(Problem statement) Begin at the first line below and copy each line exactly, ending with the line where "# between them, inside" appears.
********************
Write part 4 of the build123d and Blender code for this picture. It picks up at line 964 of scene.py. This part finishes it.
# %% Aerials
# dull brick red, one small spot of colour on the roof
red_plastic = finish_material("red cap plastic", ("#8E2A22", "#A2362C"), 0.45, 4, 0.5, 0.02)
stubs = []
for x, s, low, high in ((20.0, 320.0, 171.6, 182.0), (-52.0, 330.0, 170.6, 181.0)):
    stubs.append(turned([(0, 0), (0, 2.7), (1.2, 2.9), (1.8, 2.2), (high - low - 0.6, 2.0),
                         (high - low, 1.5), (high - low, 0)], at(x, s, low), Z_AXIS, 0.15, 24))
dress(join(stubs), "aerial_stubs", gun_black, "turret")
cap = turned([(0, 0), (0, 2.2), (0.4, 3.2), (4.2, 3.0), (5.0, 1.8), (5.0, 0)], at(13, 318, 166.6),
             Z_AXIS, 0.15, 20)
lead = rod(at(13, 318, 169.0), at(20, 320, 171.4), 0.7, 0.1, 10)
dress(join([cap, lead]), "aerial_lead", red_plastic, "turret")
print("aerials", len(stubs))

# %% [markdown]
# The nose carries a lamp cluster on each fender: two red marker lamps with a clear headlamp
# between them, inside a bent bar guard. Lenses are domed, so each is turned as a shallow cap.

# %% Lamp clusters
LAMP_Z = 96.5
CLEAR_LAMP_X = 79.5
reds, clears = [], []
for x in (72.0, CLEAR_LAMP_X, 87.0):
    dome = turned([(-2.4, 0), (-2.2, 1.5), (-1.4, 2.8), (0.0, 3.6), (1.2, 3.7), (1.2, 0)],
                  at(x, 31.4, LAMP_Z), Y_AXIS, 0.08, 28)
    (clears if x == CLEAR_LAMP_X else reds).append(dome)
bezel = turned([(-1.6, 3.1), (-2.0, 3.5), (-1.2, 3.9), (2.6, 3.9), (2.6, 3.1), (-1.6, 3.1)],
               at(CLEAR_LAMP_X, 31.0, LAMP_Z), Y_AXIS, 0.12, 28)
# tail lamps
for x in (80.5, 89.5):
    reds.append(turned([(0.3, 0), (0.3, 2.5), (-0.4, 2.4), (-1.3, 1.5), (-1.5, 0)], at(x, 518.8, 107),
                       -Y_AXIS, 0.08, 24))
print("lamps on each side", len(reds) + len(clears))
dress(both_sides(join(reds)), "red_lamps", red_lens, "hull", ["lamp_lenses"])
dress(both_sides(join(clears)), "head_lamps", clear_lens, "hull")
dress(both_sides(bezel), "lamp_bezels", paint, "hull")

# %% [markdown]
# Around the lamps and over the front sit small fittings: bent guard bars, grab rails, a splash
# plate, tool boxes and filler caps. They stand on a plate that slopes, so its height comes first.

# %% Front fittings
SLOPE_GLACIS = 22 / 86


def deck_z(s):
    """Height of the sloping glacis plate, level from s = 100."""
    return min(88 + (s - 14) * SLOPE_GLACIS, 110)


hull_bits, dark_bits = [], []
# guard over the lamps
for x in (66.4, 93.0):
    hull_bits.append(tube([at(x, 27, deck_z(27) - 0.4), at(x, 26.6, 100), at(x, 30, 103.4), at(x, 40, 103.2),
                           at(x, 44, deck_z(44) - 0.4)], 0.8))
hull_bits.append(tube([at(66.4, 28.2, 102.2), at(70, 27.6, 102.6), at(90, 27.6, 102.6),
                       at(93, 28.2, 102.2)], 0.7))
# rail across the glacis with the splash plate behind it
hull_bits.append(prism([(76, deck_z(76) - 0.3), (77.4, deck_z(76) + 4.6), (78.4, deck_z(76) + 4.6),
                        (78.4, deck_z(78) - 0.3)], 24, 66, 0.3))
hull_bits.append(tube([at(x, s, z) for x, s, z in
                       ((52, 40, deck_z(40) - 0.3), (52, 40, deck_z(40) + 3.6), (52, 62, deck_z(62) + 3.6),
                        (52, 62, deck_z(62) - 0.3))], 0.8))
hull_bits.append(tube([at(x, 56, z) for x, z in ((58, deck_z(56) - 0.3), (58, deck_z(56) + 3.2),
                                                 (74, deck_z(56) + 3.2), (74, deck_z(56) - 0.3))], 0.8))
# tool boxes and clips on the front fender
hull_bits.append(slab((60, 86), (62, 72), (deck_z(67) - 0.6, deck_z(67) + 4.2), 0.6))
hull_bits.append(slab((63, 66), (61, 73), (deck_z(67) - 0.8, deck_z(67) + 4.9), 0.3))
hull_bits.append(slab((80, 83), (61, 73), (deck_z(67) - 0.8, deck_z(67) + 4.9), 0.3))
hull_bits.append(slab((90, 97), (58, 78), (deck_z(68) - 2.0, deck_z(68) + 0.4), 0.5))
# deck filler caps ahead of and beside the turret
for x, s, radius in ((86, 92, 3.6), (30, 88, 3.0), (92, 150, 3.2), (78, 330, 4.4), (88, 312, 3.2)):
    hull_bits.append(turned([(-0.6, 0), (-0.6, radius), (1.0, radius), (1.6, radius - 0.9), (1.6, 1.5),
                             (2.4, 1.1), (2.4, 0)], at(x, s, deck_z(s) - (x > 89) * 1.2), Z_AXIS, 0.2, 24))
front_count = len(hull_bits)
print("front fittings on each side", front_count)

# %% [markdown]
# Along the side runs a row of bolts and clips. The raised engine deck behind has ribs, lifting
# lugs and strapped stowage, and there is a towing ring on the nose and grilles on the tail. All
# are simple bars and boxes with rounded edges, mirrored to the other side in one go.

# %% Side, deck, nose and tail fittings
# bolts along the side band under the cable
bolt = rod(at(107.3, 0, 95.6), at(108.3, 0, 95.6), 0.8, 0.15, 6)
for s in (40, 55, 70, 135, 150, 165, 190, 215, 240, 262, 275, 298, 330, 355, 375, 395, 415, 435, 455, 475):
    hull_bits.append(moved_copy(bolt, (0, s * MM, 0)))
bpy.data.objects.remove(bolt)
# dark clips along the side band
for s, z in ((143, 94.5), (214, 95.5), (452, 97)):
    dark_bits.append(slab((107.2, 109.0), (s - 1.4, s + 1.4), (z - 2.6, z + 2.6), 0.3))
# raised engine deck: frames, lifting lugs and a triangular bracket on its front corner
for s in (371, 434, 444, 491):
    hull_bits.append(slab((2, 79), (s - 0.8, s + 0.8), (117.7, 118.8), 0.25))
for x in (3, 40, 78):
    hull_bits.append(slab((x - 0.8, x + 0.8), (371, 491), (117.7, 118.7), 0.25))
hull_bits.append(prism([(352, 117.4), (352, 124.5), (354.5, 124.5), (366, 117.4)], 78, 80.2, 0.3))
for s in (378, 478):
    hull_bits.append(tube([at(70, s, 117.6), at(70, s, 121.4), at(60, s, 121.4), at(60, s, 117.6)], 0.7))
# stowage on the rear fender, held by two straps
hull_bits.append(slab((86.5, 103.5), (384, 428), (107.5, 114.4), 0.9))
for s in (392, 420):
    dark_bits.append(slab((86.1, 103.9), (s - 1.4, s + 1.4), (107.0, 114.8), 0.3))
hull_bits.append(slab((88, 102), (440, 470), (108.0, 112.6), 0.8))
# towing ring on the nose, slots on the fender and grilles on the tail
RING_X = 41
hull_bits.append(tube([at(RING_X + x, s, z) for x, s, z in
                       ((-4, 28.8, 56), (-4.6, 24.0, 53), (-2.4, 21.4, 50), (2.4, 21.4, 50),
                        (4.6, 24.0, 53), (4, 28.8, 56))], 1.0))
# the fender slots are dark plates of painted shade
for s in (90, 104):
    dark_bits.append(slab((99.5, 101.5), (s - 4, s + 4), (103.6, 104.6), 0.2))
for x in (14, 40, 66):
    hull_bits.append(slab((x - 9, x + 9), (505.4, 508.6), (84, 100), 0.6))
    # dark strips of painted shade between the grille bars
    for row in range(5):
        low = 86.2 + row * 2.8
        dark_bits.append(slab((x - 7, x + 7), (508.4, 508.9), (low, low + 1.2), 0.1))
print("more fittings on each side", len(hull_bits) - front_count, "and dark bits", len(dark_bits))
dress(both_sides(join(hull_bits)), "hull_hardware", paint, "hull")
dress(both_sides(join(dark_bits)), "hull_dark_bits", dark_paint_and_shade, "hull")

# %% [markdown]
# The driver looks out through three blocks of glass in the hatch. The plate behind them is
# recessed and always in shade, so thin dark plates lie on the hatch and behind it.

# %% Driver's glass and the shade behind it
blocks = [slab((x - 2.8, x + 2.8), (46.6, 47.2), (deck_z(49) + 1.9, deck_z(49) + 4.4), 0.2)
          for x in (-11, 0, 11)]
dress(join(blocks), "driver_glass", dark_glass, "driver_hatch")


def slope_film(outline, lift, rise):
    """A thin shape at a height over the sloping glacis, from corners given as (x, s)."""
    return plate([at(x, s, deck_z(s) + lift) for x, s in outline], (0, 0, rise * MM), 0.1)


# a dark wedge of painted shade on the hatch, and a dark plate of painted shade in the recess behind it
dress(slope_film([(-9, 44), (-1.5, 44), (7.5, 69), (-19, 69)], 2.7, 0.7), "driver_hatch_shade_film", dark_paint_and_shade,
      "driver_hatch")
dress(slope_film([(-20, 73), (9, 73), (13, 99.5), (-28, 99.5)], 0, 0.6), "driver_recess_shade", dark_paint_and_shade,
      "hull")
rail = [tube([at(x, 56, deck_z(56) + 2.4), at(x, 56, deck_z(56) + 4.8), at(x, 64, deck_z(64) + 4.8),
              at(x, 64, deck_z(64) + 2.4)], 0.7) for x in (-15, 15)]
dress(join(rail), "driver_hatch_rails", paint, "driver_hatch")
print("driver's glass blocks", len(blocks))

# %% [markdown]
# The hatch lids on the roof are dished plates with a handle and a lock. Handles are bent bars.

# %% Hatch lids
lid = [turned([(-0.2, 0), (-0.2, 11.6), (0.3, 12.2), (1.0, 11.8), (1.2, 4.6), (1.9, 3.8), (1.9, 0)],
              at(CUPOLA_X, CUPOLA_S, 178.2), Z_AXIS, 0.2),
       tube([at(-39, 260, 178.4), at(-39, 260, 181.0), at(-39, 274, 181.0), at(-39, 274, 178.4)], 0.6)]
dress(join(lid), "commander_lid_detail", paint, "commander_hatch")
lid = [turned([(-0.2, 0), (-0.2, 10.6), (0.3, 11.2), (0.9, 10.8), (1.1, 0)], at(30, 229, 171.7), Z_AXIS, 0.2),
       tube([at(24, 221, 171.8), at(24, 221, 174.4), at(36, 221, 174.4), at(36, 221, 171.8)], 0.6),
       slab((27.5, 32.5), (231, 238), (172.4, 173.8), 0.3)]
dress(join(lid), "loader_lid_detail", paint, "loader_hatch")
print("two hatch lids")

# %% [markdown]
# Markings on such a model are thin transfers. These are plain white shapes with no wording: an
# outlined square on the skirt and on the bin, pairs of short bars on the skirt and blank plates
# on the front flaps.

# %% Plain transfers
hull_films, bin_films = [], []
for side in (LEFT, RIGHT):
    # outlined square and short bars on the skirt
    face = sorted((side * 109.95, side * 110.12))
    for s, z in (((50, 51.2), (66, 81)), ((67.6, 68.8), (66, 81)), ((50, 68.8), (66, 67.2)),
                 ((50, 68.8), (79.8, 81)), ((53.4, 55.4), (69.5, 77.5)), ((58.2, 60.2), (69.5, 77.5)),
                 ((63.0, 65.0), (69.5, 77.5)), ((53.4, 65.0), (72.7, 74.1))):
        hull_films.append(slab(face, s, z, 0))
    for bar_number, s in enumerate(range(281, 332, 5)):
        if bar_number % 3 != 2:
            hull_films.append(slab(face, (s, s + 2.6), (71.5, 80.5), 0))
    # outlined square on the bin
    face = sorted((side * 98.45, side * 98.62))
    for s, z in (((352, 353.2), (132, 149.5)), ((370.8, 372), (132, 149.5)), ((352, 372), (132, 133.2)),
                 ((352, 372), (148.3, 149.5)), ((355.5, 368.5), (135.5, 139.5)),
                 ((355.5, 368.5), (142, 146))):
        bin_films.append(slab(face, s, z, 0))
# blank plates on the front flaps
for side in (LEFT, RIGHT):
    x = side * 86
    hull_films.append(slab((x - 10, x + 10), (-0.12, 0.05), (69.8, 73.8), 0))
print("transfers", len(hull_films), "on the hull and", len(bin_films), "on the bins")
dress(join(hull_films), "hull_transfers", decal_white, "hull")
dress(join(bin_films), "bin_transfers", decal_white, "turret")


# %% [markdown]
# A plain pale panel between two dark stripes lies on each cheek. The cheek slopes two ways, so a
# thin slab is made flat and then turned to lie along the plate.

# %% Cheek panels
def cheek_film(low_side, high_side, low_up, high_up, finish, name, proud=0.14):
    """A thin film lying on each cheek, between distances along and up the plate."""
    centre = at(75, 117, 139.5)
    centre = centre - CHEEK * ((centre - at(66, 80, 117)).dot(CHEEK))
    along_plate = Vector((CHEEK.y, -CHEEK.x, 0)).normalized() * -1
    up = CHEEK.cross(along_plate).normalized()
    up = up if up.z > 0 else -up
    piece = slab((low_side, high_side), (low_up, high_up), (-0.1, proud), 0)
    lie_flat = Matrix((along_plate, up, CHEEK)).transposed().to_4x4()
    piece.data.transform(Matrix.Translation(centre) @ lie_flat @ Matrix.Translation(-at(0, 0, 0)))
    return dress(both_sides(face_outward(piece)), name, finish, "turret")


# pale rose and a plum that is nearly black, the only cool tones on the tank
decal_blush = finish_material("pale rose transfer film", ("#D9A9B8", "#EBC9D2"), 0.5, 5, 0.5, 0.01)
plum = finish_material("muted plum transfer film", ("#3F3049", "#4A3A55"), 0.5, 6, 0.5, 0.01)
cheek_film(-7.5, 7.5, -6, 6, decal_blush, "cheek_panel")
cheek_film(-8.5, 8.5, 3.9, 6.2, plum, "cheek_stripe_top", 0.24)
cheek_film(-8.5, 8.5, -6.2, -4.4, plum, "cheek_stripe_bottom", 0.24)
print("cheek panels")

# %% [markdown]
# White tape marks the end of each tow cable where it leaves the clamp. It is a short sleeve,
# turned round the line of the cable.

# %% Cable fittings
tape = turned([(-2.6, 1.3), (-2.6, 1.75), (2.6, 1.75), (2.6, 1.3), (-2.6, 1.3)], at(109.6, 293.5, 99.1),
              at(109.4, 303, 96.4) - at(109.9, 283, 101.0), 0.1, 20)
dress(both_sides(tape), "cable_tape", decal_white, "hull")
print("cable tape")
********************
(Exercise result)
Write part 4 of the build123d and Blender code for this picture. It picks up at line 964 of scene.py. This part finishes it.
# %% Aerials
# dull brick red, one small spot of colour on the roof
red_plastic = finish_material("red cap plastic", ("#8E2A22", "#A2362C"), 0.45, 4, 0.5, 0.02)
stubs = []
for x, s, low, high in ((20.0, 320.0, 171.6, 182.0), (-52.0, 330.0, 170.6, 181.0)):
    stubs.append(turned([(0, 0), (0, 2.7), (1.2, 2.9), (1.8, 2.2), (high - low - 0.6, 2.0),
                         (high - low, 1.5), (high - low, 0)], at(x, s, low), Z_AXIS, 0.15, 24))
dress(join(stubs), "aerial_stubs", gun_black, "turret")
cap = turned([(0, 0), (0, 2.2), (0.4, 3.2), (4.2, 3.0), (5.0, 1.8), (5.0, 0)], at(13, 318, 166.6),
             Z_AXIS, 0.15, 20)
lead = rod(at(13, 318, 169.0), at(20, 320, 171.4), 0.7, 0.1, 10)
dress(join([cap, lead]), "aerial_lead", red_plastic, "turret")
print("aerials", len(stubs))

# %% [markdown]
# The nose carries a lamp cluster on each fender: two red marker lamps with a clear headlamp
# between them, inside a bent bar guard. Lenses are domed, so each is turned as a shallow cap.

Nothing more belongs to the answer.